Kerrie Moreau, Ph.D., Associate Professor of Medicine at the University of Colorado School of Medicine, discovered that BH4 or tetrahydrobiopterin plays a key role in arterial health of women. BH4 is a critical cofactor of the enzyme endothelial nitric oxide synthase or eNOS. The two combine to create nitric oxide which is highly beneficial to arterial health.
"Nitric oxide causes arteries to dilate, without it they are more constricted which can lead to arterial stiffening. That stiffening can cause high blood pressure, thickening of the left ventricle and increase the risk for stroke, heart disease and dementia" said Moreau, who works in the Division of Geriatrics at CU School of Medicine. "If there is not enough BH4, the eNOS enzymatic function does not work as well and less nitric oxide is produced. That leads to an increase in free radical formation or oxidative stress. Increased oxidative stress can decrease the amount of nitric oxide and BH4, creating a vicious cycle."
The study will be published in the American Journal of Physiology Heart and Circulatory Physiology.
Moreau, the lead researcher in the study, gave BH4 to estrogen-deficient, postmenopausal women and assessed them three hours later. She found that dilation of the arteries increased while stiffness decreased. When premenopausal women were given BH4, nothing happened.
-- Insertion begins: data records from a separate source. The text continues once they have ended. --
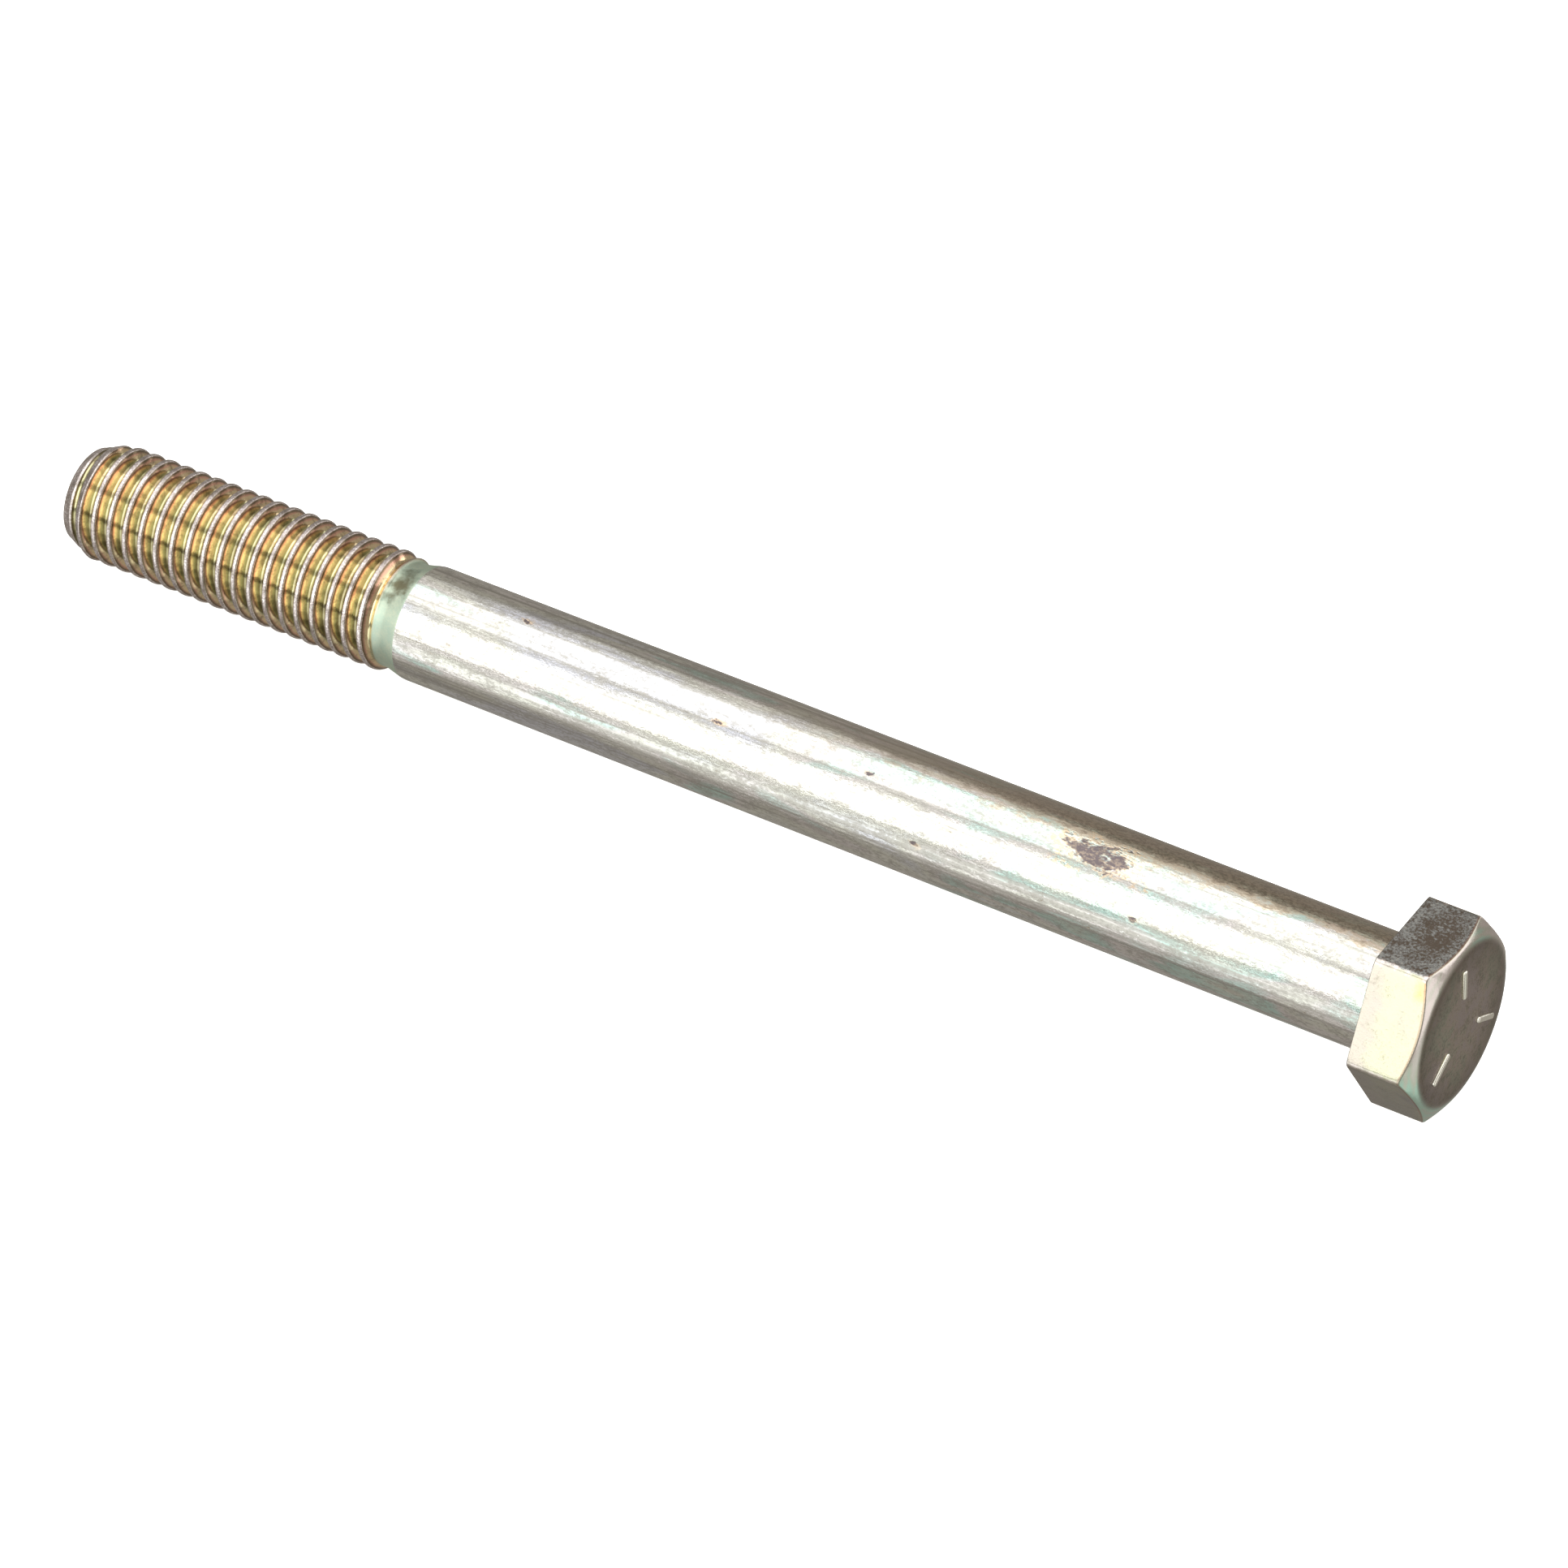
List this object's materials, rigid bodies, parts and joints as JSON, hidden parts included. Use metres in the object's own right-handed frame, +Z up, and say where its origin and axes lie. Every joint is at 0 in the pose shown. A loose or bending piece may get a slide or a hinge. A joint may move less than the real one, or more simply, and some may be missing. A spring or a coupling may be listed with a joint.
{
  "type": "hex bolt",
  "caption": "Long partly threaded steel hex cap screw with a plain shank, a chamfered hexagon head and a yellow zinc finish.",
  "frame": {"origin": "centre of the head's bearing face, on the bolt's axis", "axes": "+X along the bolt towards the top of the head, with the shank and thread along -X; +Z up, square to a flat of the head; a flat faces -Z"},
  "size_m": [0.1634, 0.0218, 0.0188],
  "materials": {
    "zinc_plated_steel": "zinc plated with a pale yellow chromate, semi-bright, gold in the thread"
  },
  "bodies": {
    "root": {"hex_bolt": "zinc_plated_steel"}
  },
  "joints": []
}
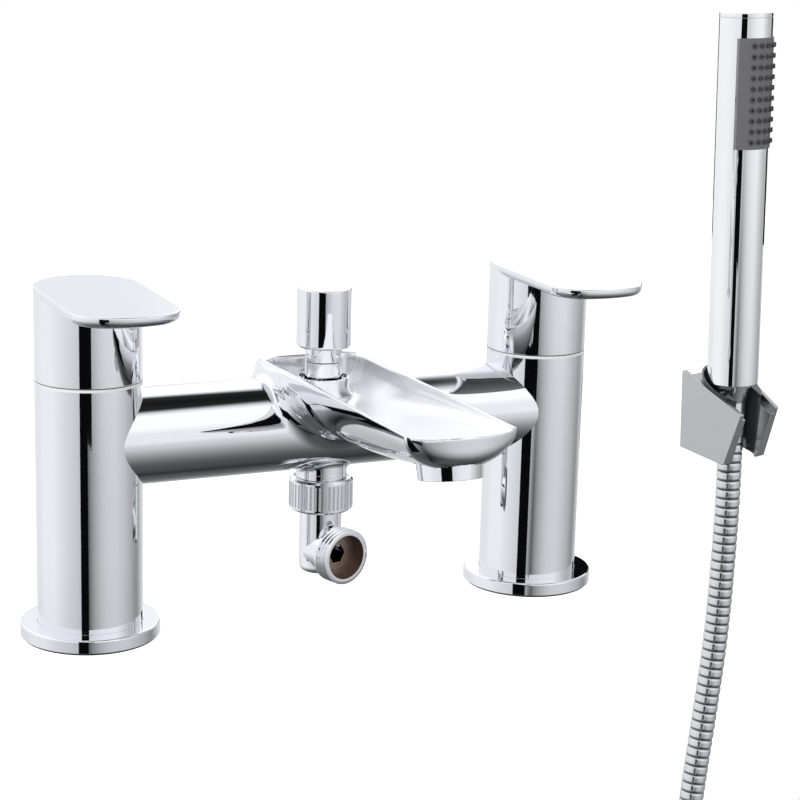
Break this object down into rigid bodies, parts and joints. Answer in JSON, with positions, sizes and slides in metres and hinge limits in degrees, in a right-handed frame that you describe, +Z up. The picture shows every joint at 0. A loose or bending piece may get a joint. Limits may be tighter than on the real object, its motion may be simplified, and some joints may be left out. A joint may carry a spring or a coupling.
{
  "type": "bath shower mixer",
  "caption": "Deck mounted bath shower mixer with two levers, a scooped spout, a pull-up diverter, and a handset on a ribbed hose held by a wall bracket.",
  "frame": {"origin": "midway between the two pillars' axes, on the deck's surface", "axes": "+X along the bar from the left pillar to the right one, -Y the way the spout points, +Z up"},
  "size_m": [0.5251, 0.2833, 0.5737],
  "materials": {
    "chrome": "polished chrome plating",
    "handset_chrome": "polished chrome plating",
    "hose_steel": "polished stainless spiral",
    "steel": "plain stainless steel",
    "brass": "machined brass",
    "ceramic": "ground ceramic, stood in for by gloss plastic",
    "rubber": "moulded rubber",
    "trim": "light low friction ring",
    "black_plastic": "moulded black plastic",
    "white_plastic": "moulded white plastic",
    "silicone": "grey silicone",
    "cup_black": "dark glossy liner"
  },
  "bodies": {
    "mixer": {"left_base_seal": "rubber", "right_base_seal": "rubber", "left_base_flange": "chrome", "right_base_flange": "chrome", "left_pillar": "chrome", "right_pillar": "chrome", "left_trim_ring": "trim", "right_trim_ring": "trim", "left_cartridge_seal": "rubber", "right_cartridge_seal": "rubber", "left_cartridge_sleeve": "brass", "right_cartridge_sleeve": "brass", "left_fixed_disc": "ceramic", "right_fixed_disc": "ceramic", "left_gland_nut": "brass", "right_gland_nut": "brass", "mixer_body": "chrome", "diverter_bush": "chrome", "diverter_spring": "steel", "outlet_nipple": "chrome", "union_washer": "rubber", "aerator_housing": "chrome", "aerator_insert": "white_plastic", "aerator_washer": "rubber", "bracket_body": "handset_chrome", "bracket_cup": "cup_black", "bracket_screws": "steel"},
    "left_lever": {"left_handle": "chrome", "left_grub_screw": "steel", "left_spindle": "brass", "left_moving_disc": "ceramic"},
    "right_lever": {"right_handle": "chrome", "right_grub_screw": "steel", "right_spindle": "brass", "right_moving_disc": "ceramic"},
    "diverter": {"diverter_knob": "chrome", "diverter_plunger": "brass", "diverter_seal": "rubber"},
    "nut": {"union_nut": "chrome"},
    "elbow": {"outlet_elbow": "chrome"},
    "hose": {"hose_cone_nut": "handset_chrome", "hose_drop": "hose_steel", "hose_coil": "hose_steel", "hose_tie": "black_plastic", "hose_end_ferrule": "handset_chrome", "hose_washer": "rubber"},
    "handset": {"handset_tube": "handset_chrome", "handset_cap": "handset_chrome", "nozzle_pad": "silicone", "handset_waterway": "white_plastic", "handset_tail": "brass"},
    "free_nut": {"hose_nut": "handset_chrome"}
  },
  "joints": [
    {"name": "left_lever_turn", "type": "hinge", "parent": "mixer", "child": "left_lever", "pos_m": [-0.09, 0, 0.1], "axis": [0, 0, 1], "range_deg": [0, 90]},
    {"name": "right_lever_turn", "type": "hinge", "parent": "mixer", "child": "right_lever", "pos_m": [0.09, 0, 0.1], "axis": [0, 0, 1], "range_deg": [-90, 0]},
    {"name": "diverter_lift", "type": "slide", "parent": "mixer", "child": "diverter", "axis": [0, 0, 1], "range_m": [0, 0.008], "stiffness_N_per_m": 60, "springref_m": -0.004, "deforming": ["diverter_spring"]},
    {"name": "union_nut_spin", "type": "hinge", "parent": "mixer", "child": "nut", "pos_m": [0, 0, 0.045], "axis": [0, 0, 1], "continuous": true},
    {"name": "elbow_swivel", "type": "hinge", "parent": "mixer", "child": "elbow", "pos_m": [0, 0, 0.03], "axis": [0, 0, 1], "continuous": true},
    {"name": "handset_lift", "type": "slide", "parent": "mixer", "child": "hose", "axis": [-0.0375, -0.0084, 0.9993], "range_m": [0, 0.06]},
    {"name": "handset_swivel", "type": "hinge", "parent": "hose", "child": "handset", "pos_m": [0.27422, 0.12932, 0.03406], "axis": [-0.0375, -0.0084, 0.9993], "continuous": true},
    {"name": "hose_nut_spin", "type": "hinge", "parent": "hose", "child": "free_nut", "pos_m": [0.2456, 0.10929, -0.31], "axis": [0, 0, 1], "continuous": true}
  ]
}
Researchers also took two groups of postmenopausal women and gave one group a placebo and the other estrogen patches. They examined the results 48 hours later and discovered those who took estrogen experienced similar effects to those given BH4 while the women who received placebos experienced no changes. When the women who were taking estrogen were also given BH4 there was no further benefit.